Lo que el pueblo quiere es que recaigan responsabilidades, es decir, que funcionen los mecanismos necesarios para que la consecuencia del control se visualice y produzca efectos que vayan incluso más allá de lo segregativo, como puede ser la inhabilitación, que no es una pena accesoria sino una tan principal como la destitución, tal como lo establecía el viejo artículo 45 de la Constitución-, de forma tal de mejorar la situación de este Poder Judicial. En pocas palabras, quiero decir que también en la selección de recursos humanos se debe apuntar al tema de la dedicación y que, dentro de lo razonable hay que ser más estrictos en el área de las incompatibilidades. Hubo una ley (gestada en el Ministerio del Dr. Gervasio Colombres) que no se aplicó, que incluso se derogó. No puede ser que la función judicial sea una tarea más entre otras. Es bueno que el juez sea docente o investigador pero no es bueno que se disperse a través de un cúmulo de tareas, algunas serias y otras frívolas, que detraen tiempo y dedicación. Los recursos también son un tema fundamental. No podemos pretender justicia eficiente si no hay recursos suficientes. Aquello que Gorostiaga decía con respecto a que no hay poder sin recursos y no hay Estado sin Tesoro, vale también para la Justicia. La Justicia no puede depender de la dádiva para que se cumpla la doble idoneidad, es decir la profesional y la moral, que es la independencia y el no dejarse seducir por las tentaciones, favores o intereses creados, para lo cual se requiere una remuneración digna. Por lo expuesto, creo que debemos buscar en los mecanismos que tenemos que perfeccionar, a fin de alcanzar el perfil adecuado, una instancia para verificar esa doble idoneidad y no ser conformistas ante las meras estructuras de convalidación para el reparto.

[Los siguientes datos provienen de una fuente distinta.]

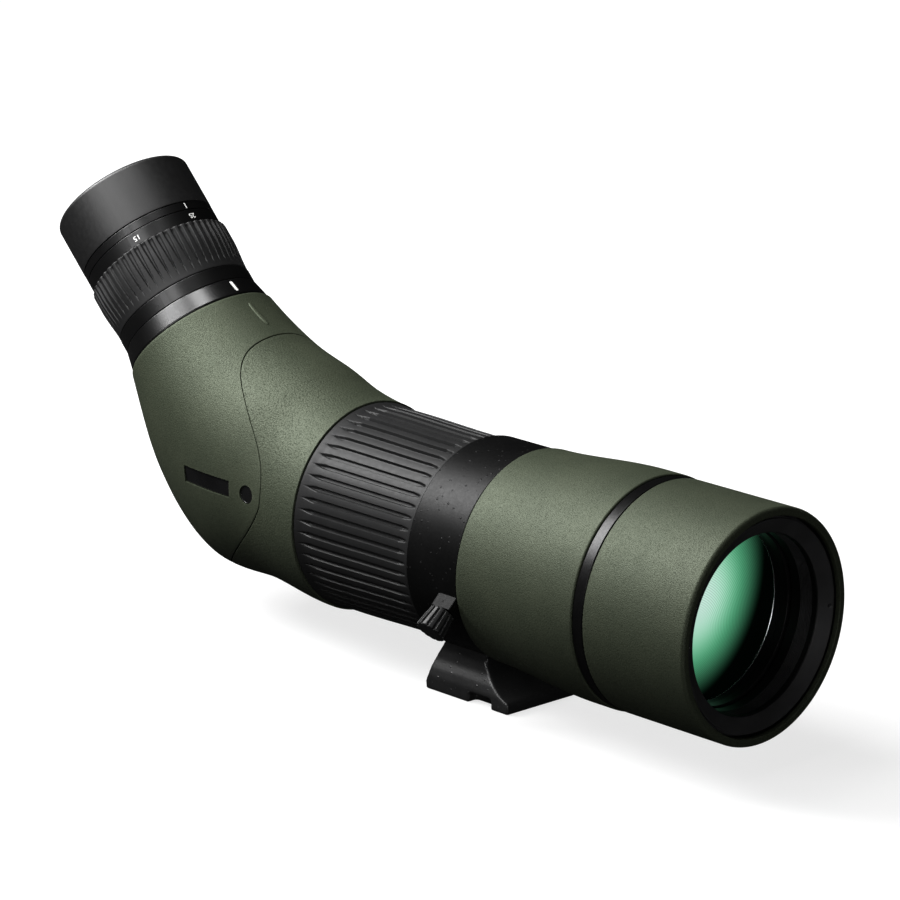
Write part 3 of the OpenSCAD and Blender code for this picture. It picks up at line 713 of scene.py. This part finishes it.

Es perversa la teoría del “paraguas” que protege para que nadie quede a la intemperie y que la Justicia sea un refugio para que dentro del reparto todos queden satisfechos. Y, al mismo tiempo, me parece que esa cobertura es patológicamente dañina porque destruye a todo el sistema. En definitiva, dime qué jueces tienes y te diré qué Estado de Derecho hay. Dime cuál es el perfil de esos jueces y te diré qué grado y qué profundidad de control tenemos. Desde luego que esto conduce al orden de las conductas y, como todo, se resuelve en un problema cultural. Es un problema cultural el perfil del juez, ya que a las más altas jerarquías corresponden las mayores responsabilidades, de acuerdo a un sabio principio del Código Civil, que debería tener categoría constitucional en esta delicada cuestión: “Cuanto mayor sea el deber de obrar con prudencia y pleno conocimiento de las cosas, mayor será la obligación que resulte de las consecuencias posibles de los hechos (Art. 902)”. Por último, ratificamos la convicción de que el acto más delicado e institucionalmente significativo de un gobernante, radica en promover la nominación de un magistrado judicial que, de acuerdo a nuestro régimen constitucional, son cargos cuya trascendental función se ejerce de por vida (ad vitam).